Sen. James L. Anderson (R, SD-28, Casper) on House Bill 137, Repeal of Gun-Free Zones, which would allow concealed carry of firearms at governmental meetings.
“I am a concealed carry permit holder. My wife is also, and a lot of our friends are. That doesn’t mean we’re proficient and are able to save your life at a meeting. Most of the people that I know who have a concealed carry permit have it because they might have a shotgun in the back seat of their pickup; they’re going bird hunting and they put a coat on it, that’s a concealed weapon.
“A concealed weapon [without a permit] is a felony; they can lose their doctor’s license, dentist’s license, those kind of things. So a lot of them have [the permit] because of that. They don’t have it to protect you in a public meeting. And probably they couldn’t.

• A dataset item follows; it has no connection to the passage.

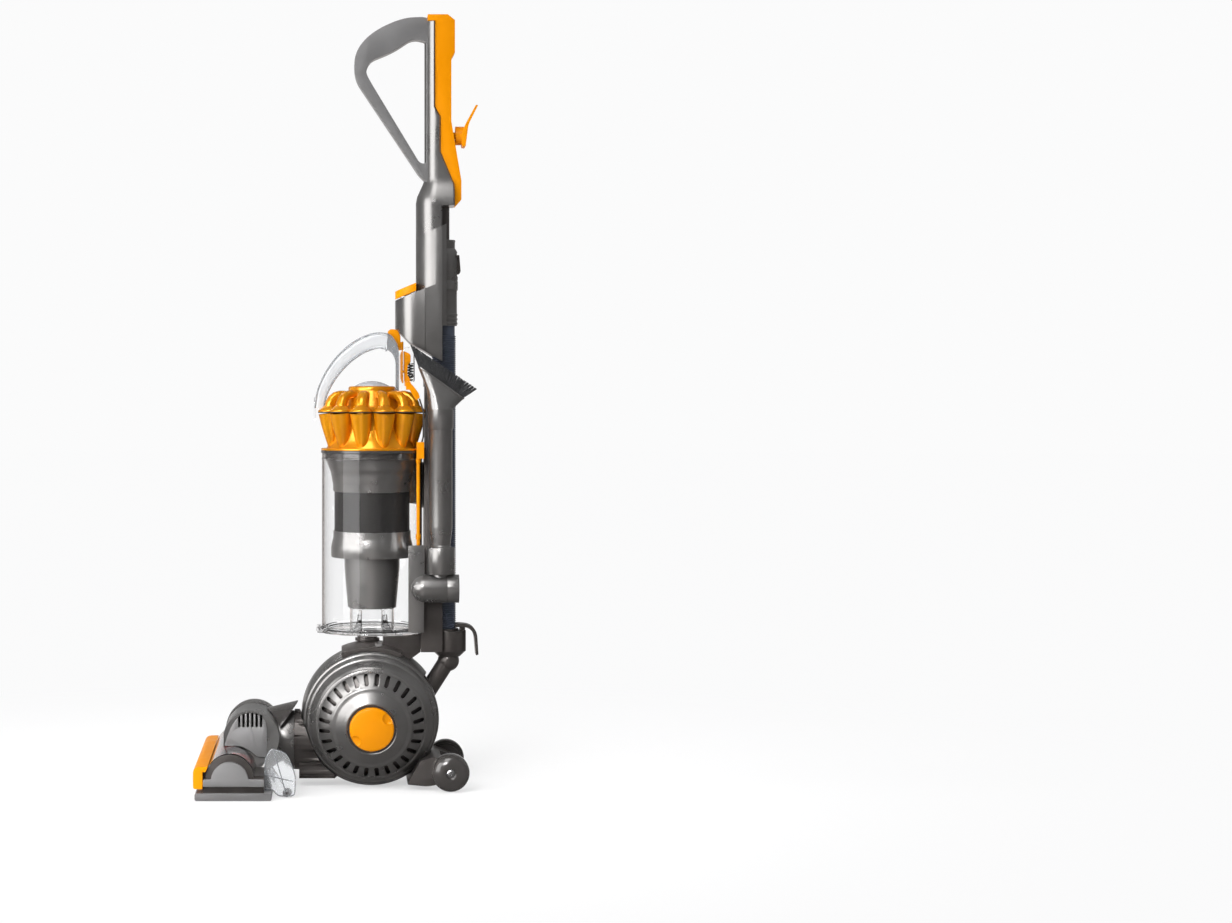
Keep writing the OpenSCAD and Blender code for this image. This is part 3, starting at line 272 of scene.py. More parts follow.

“Last year you heard people talk about the ‘freeze.’ The military trains you for it. I’m sure the highway patrol does. You pull your weapon out and you shoot somebody. The problem you’d have with everybody protecting you is they’d pull their weapon and they wouldn’t know who to shoot because you have that freeze moment where you’re afraid to pull the trigger on a human being. So this is not going to protect you in a public meeting.”
House Bill 137 was ultimately approved by the Senate, 20-10.
Sen. Cale Case (R, SD-25, Lander) spoke in favor of House Bill 75, which would automatically restore the voting rights of nonviolent felons instead of making them wait for five years. Case co-sponsored the bill.
“[House Bill 75] just takes the procedure we use now and makes it automatic. They could apply now, but it is a bureaucratic procedure, there are snaggles in paperwork. They may not know [if they can vote] and we make them wait five years. Think about a person who would have been able to vote if they had waited five years and followed all of the process, but they stumble in and vote after three years because they think they can vote. That’s a five-year felony. …
“Haven’t you all had some things change in your life? Well, if I were to guess I’d bet prison changes people’s lives, fulfilling their debt to society and serving all of their term, probation and restitution and sitting in a cell. I think that changes people. Let’s give them a handshake. Let’s say, ‘welcome back.'”
Unlike the other bills I’ve highlighted, Case was on the winning side of this argument. House Bill 75 was approved, 22-8.
Sen. Chris Rothfuss (D, SD-9, Laramie) spoke on House Bill 197, which would regulate edible marijuana for the first time in Wyoming. Similar bills were defeated the past two sessions.
“As it stands now this bill does not make things simpler, it does not solve a problem, it creates a lot of confusion … and leaves wide open the discussion we had previously about the idea of how much THC is in the brownie. That doesn’t matter. All that matters is how much brownie you’ve got. …
“If I like my brownie rich and I add a lot of extra volume of water and cream, and maybe a little additional flour, I become a felon. And if I like some dry, plain and less tasty THC brownies then I can be a misdemeanor. I can have four times the concentration. Those can be some potent brownies.
“But at the end of the day I can select whether these are misdemeanor brownies or felony brownies based on my recipe, and that’s not the intent. That’s not good legislation…. let’s get back to the drawing board, let’s make it scientifically based, and let’s do it right.”
The Senate voted 20-10 to approve HB197, but it deservedly died when the House and Senate couldn’t agree on changes to the proposal.
As usual, many of the positions I took on major legislation this year found me on the losing side. But unlike many sessions, at least I felt my views were actually voiced.